### Material shown
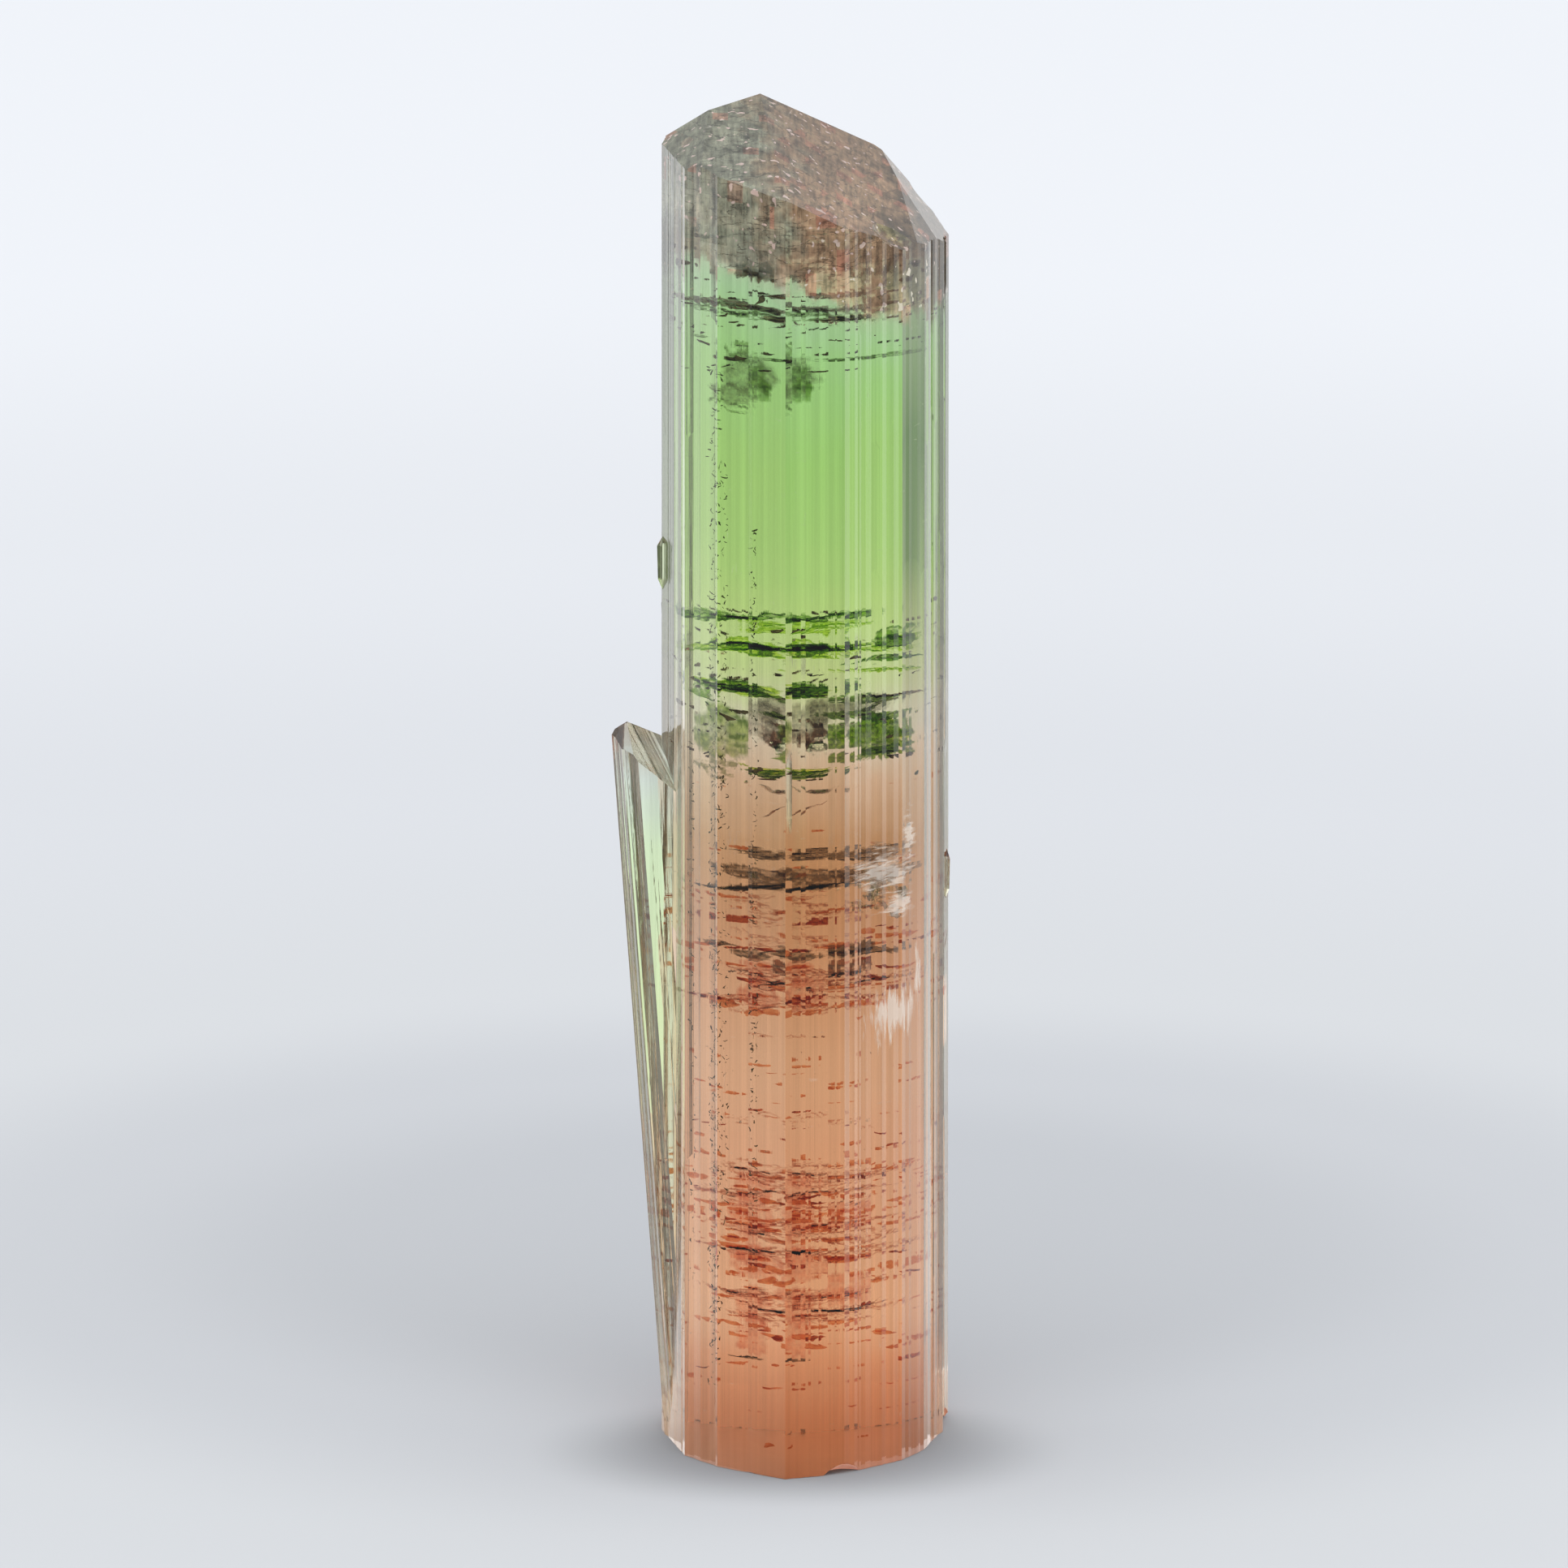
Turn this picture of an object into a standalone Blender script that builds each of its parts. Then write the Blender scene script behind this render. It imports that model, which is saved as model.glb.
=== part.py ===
"""Bicolour tourmaline crystal, standing on its broken base.

A tall striated prism with a rounded triangular section and a low crown of oblique faces
carries a slender side crystal, which leans away from its lower left flank. The two grew
as one piece, so they are one closed solid. The frame has +Z up, the viewer on -Y, and
its origin where the main prism's long axis meets the surface the crystal stands on.
"""

import math
import random

import bmesh
import bpy
from mathutils import Matrix, Vector

MM = 0.001

# Driving dimensions, in millimetres and degrees
CRYSTAL_HEIGHT = 79.8
OVERCUT = 4.0
TAPER = 0.018
LEDGE_RISE = 0.3

# Striae: how uneven their widths are, where across each one its crest stands, and how
# deep the crest and the groove beside it lie, as shares of the face's groove depth
RIDGE_WIDTHS = (0.45, 1.55)
CREST_PLACES = (0.35, 0.75)
CREST_DEPTHS = (0.0, 0.35)
GROOVE_DEPTHS = (0.5, 1.0)
# At a ledge this share of the grooves changes depth, by up to this much, to this limit
LEDGE_SHARE = 0.34
LEDGE_CHANGE = 0.9
GROOVE_LIMIT = 1.6

# Corners of the main prism's section, anticlockwise from its blunt front edge. Each has
# its x and y, then the ridges and the groove depth of the face that runs on from it.
MAIN_SECTION = (
    (-1.14, -8.75, 5, 0.035),
    (2.28, -7.50, 6, 0.04),
    (5.62, -4.45, 5, 0.05),
    (6.94, -2.10, 10, 0.17),
    (8.09, 1.95, 9, 0.19),
    (8.42, 5.50, 6, 0.15),
    (7.13, 7.65, 6, 0.07),
    (2.85, 8.75, 7, 0.07),
    (-1.90, 8.45, 7, 0.07),
    (-6.18, 6.70, 6, 0.12),
    (-7.99, 4.80, 5, 0.15),
    (-8.37, 2.45, 12, 0.15),
    (-6.99, -3.40, 5, 0.05),
    (-5.09, -5.90, 8, 0.04),
)
# Heights at which some of the main prism's ridges step in or out
MAIN_LEDGES = (7.5, 18.0, 29.5, 41.0, 53.4, 61.0, 68.0)

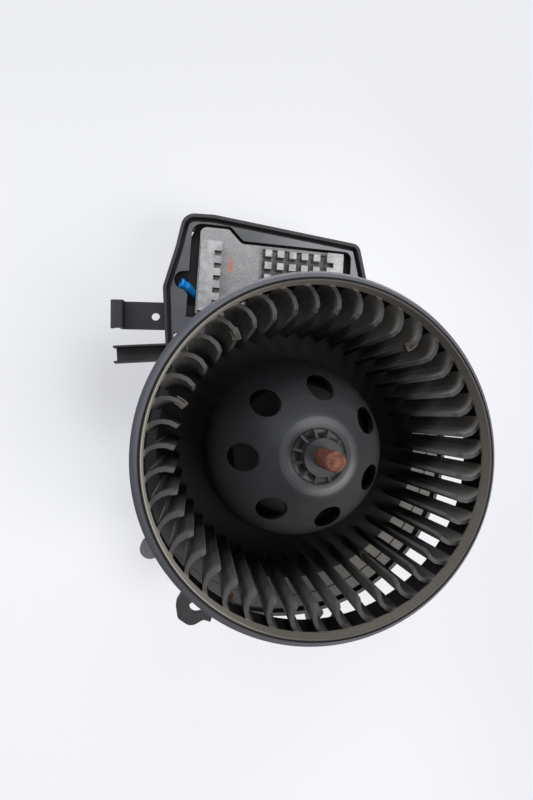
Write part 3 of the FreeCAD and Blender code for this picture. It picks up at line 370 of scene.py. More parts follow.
@dataclass(frozen=True)
class WheelPlastic:
    """Dark satin moulding with road dust: bluish outside through a painted sky reflection, taupe dust inside
    the mouth, with painted highlights and painted shade on blades, rim and hub.
    """

    moulded: Colour = (0.020, 0.0205, 0.023)
    worn: Colour = (0.030, 0.0305, 0.033)
    band: Colour = (0.055, 0.054, 0.071)
    pale_band: Colour = (0.092, 0.090, 0.108)
    shoulder_wear: Colour = (0.165, 0.165, 0.178)
    scuff: Colour = (0.30, 0.30, 0.31)
    face_dust: Colour = (0.200, 0.178, 0.154)
    face_grit: Colour = (0.105, 0.092, 0.078)
    lip_shade: Colour = (0.080, 0.071, 0.062)
    lip_dust: Colour = (0.360, 0.340, 0.305)
    blade_dust: Colour = (0.158, 0.151, 0.139)
    pale_blade_dust: Colour = (0.300, 0.285, 0.262)
    edge_wear: Colour = (0.092, 0.091, 0.089)
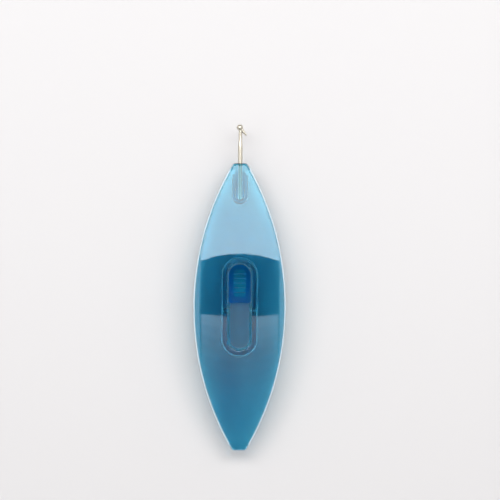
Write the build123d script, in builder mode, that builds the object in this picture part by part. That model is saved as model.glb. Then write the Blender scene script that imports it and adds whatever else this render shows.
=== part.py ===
from build123d import *
import os
from math import atan2, degrees, sqrt

# A post-type tatting shuttle of clear plastic with a steel hook, empty of thread.
# Two thin blades, crowned along and across, touch at their tips. A hollow post joins
# them in the middle, and the thread is wound round it, in the bays between the blades.
# +Y runs along the shuttle towards the hook, +X across it and +Z up, and the origin is
# under the middle of the whole shuttle, on the surface that it lies on.

# Body
body_length = 82.5
body_width = 26.5
body_thickness = 13.0
tip_width = 4.0
tip_corner = 1.1
tip_pad = 1.6
blade_wall = 1.5
crown_radius = 36.0
edge_round = 0.85
inner_edge_round = 0.25
overrun = 2.0

# Post, moulded half on each blade
post_width = 9.5
post_length = 27.6
post_wall = 1.45
post_root_round = 0.5
mouth_round = 0.35
floor_wall = 1.6
floor_round = 0.8
glue_line = 0.05
thread_hole_radius = 0.8
thread_hole_drop = 1.1

# Key, pressed through both halves of the post
key_clearance = 0.1
key_length = 11.1
key_height = 6.8
key_corner = 0.5
key_edge_round = 0.25
window_width = 3.3
window_length = 7.9
window_corner = 0.7
window_end_wall = 1.5
web_wall = 0.8
web_seat = 0.3
rib_count = 5
rib_width = 0.4
rib_height = 0.45
rib_pitch = 1.35

# Hook, and the boss that holds it
hook_reach = 11.2
hook_grip = 10.6
hook_radius = 0.65
hook_end_chamfer = 0.15
neck_radius = 0.5
neck_start = 4.6
neck_taper = 2.4
head_radius = 0.9
head_offset = 0.15
lip_reach = 1.62
lip_drop = 2.1
lip_root_radius = 0.6
lip_tip_radius = 0.26
hook_clearance = 0.02
hook_relief = 0.15
boss_width = 4.5
boss_length = 11.8
boss_wall = 0.6
boss_shelf = 0.35
boss_step = 0.9
boss_round = 0.3
boss_clearance = 0.2

# The middle of the body, from which every piece is placed. The crown is cut away by the
# post's recess, so the shuttle lies on the recess's rim, which is a little inside it
rim_x = post_width / 2 - post_wall + mouth_round
rim_drop = crown_radius - sqrt(crown_radius**2 - rim_x**2)
mid_y = -hook_reach / 2
mid_z = body_thickness / 2 - rim_drop
tip_y = body_length / 2
mid = Plane(origin=(0, mid_y, mid_z))

# The same point seen across the shuttle, and the tip's end seen along it
cross_plane = Plane(origin=mid.origin, x_dir=(0, 1, 0), z_dir=(1, 0, 0))
end_plane = Plane(origin=(0, mid_y + tip_y, mid_z), x_dir=(-1, 0, 0), z_dir=(0, 1, 0))

# The blade's long arc: its inner face rises from the tip pads to the middle
inner_rise = body_thickness / 2 - blade_wall
pad_y = body_length / 2 - tip_pad
inner_arc_radius = (pad_y**2 + inner_rise**2) / (2 * inner_rise)
long_radius = inner_arc_radius + blade_wall

# A blade's faces are long arcs turned about the crown's axis, which lies under them
crown_axis_z = mid_z + body_thickness / 2 - crown_radius
crown_axis = Axis((0, mid_y, crown_axis_z), (0, 1, 0))
half_turn = degrees(atan2(body_width / 2 + overrun, mid_z - crown_axis_z))
start_plane = Plane(
    origin=(0, mid_y, crown_axis_z), x_dir=(0, 1, 0), z_dir=(1, 0, 0)
).rotated((0, -half_turn, 0))


def blade_plan():
    """The pointed oval of a blade seen from above: two side arcs and blunt tips."""
    with BuildSketch(mid) as plan:
        with BuildLine():
            right = ThreePointArc(
                (tip_width / 2, -tip_y), (body_width / 2, 0), (tip_width / 2, tip_y)
            )
            left = ThreePointArc(
                (-tip_width / 2, tip_y), (-body_width / 2, 0), (-tip_width / 2, -tip_y)
            )
            Line(right @ 1, left @ 0)
            Line(left @ 1, right @ 0)
        make_face()
        fillet(plan.vertices(), tip_corner)
    return plan.sketch


def wide_plan():
    """A rectangle that stands past the blade on every side."""
    with BuildSketch(mid) as plan:
        Rectangle(body_width + overrun, body_length + overrun)
    return plan.sketch


def post_plan(inset=0, height=0):
    """The post's stadium, inset from its outside, at a height over the middle plane."""
    with BuildSketch(mid.offset(height)) as plan:
        SlotOverall(post_length - 2 * inset, post_width - 2 * inset, rotation=90)
    return plan.sketch


def dome(inset, plan):
    """What lies between the middle plane and a blade's outer face, or a face that is
    inset below it, within a plan."""
    reach = body_length / 2 + overrun
    top = crown_radius - inset
    arc_radius = long_radius - inset
    end = top - arc_radius + sqrt(arc_radius**2 - reach**2)
    low = crown_radius - body_thickness / 2 - overrun
    with BuildPart() as form:
        with BuildSketch(start_plane):
            with BuildLine():
                ThreePointArc((-reach, end), (0, top), (reach, end))
                Polyline((reach, end), (reach, low), (-reach, low), (-reach, end))
            make_face()
        revolve(axis=crown_axis, revolution_arc=2 * half_turn)
        extrude(plan, amount=body_thickness, dir=(0, 0, 1), mode=Mode.INTERSECT)
    return form.part


# The key's outline: round at the end that meets the post's round end, square at the other
key_width = post_width - 2 * post_wall - 2 * key_clearance
key_top_y = post_length / 2 - post_wall - key_clearance
key_low_y = key_top_y - key_length


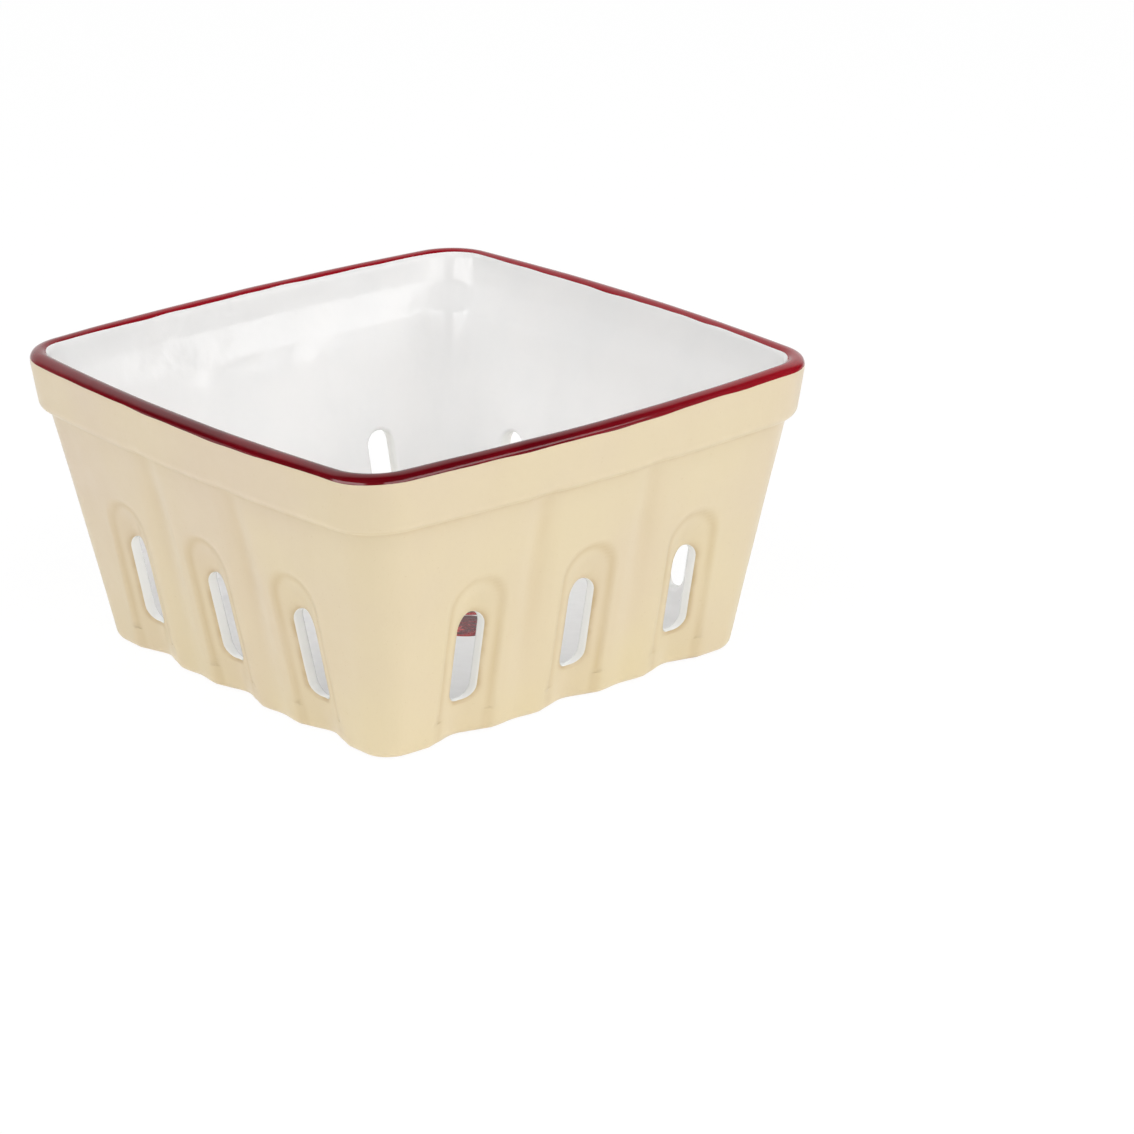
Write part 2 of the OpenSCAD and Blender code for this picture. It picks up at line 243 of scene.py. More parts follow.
def rounded_path(corners, step):
    """Points along straight runs joined by arcs. At a corner of radius r that turns by an
    angle, the arc begins r * tan(angle / 2) before the corner and ends as far past it."""
    points = [np.array(corners[0][:2])]
    for before, corner, after in zip(corners, corners[1:], corners[2:]):
        here = np.array(corner[:2])
        arrive = here - points[-1]
        arrive /= np.linalg.norm(arrive)
        leave = np.array(after[:2]) - here
        leave /= np.linalg.norm(leave)
        turn = math.atan2(arrive[0] * leave[1] - arrive[1] * leave[0], arrive @ leave)
        reach = corner[2] * math.tan(abs(turn) / 2)
        side = math.copysign(1, turn) * np.array([-arrive[1], arrive[0]])
        start = here - arrive * reach
        centre = start + side * corner[2]
        angles = np.linspace(0, turn, max(3, int(abs(turn) * corner[2] / step) + 2))
        spoke = start - centre
        cos, sin = np.cos(angles), np.sin(angles)
        arc = np.stack([spoke[0] * cos - spoke[1] * sin, spoke[0] * sin + spoke[1] * cos], 1)
        points.extend(centre + arc)
    points.append(np.array(corners[-1][:2]))
    return np.array(points)


class BowlForm:
    """The bowl's clay skin as functions of its sizes.

    A place on the skin is a distance along the profile, which runs from the middle of the
    underside, out, up the wall, over the lip and down to the floor, and a station round the
    plan, which is a square whose sides are shallow arcs met by round corners."""

    CELL_HALF = 0.013             # half the width of the patch that holds one slot
    OUTER_CELL = (0.007, 0.050)   # heights of that patch outside
    INNER_CELL = (0.0082, 0.046)  # and inside
    CELL_STEPS = (18, 26)         # faces across that patch, and up
    PATH_STEP = 0.0001            # fineness of the traced profile
    SLOTS = (-1, 0, 1)            # places of a side's three slots, in pitches
    TURN_START = 0.97             # share of a side at which its last fixed station may lie
    SHOULDER = (0.92, 0.16)       # where a recess steps down, and over what, in its radii
    RECESS_SHOWN = 1.3            # how much wider than outside a recess shows inside
    FLUTE_FADED = 0.6             # share of a flute's depth that is gone at the collar
    POOL = (0.9, 0.12, 0.55)      # where glaze gathers in a recess, how widely and how much
    FLUTE_POOL = 0.3              # how much gathers in a flute
    PEAK_REACH = 0.32             # how far round the bowl the rim's peak reaches, in radians
    SAG_START = 0.7               # share of the collar's height at which the sag begins
    SWAY = (3, 7, 11)             # waves of the ledge's unevenness round the bowl
    SWAY_SEED = 0.8

    def __init__(self, sizes):
        self.s = s = sizes
        self.foot_half = s.foot_width / 2 - s.glaze
        self.under_half = s.under_width / 2 - s.glaze
        self.rim_half = s.rim_width / 2 - s.glaze - s.bead
        self.lip = s.lip - s.glaze
        self.lip_z = s.height - s.lip
        self.lip_half = self.rim_half - self.lip
        self.collar_z = s.height - s.collar
        self.recess_r = s.recess_width / 2
        self.spring_z = s.recess_top - self.recess_r
        self.cell_end = self.SLOTS[-1] * s.slot_pitch + self.CELL_HALF
        self.trace_profile()

    def wall_half(self, z):
        """The wall leans outwards in a straight line from the foot to the collar."""
        return mix(self.foot_half, self.under_half, z / self.collar_z)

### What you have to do
Find every line in the entries that includes the word "code", then state how many there are and nothing else.

### Solution
2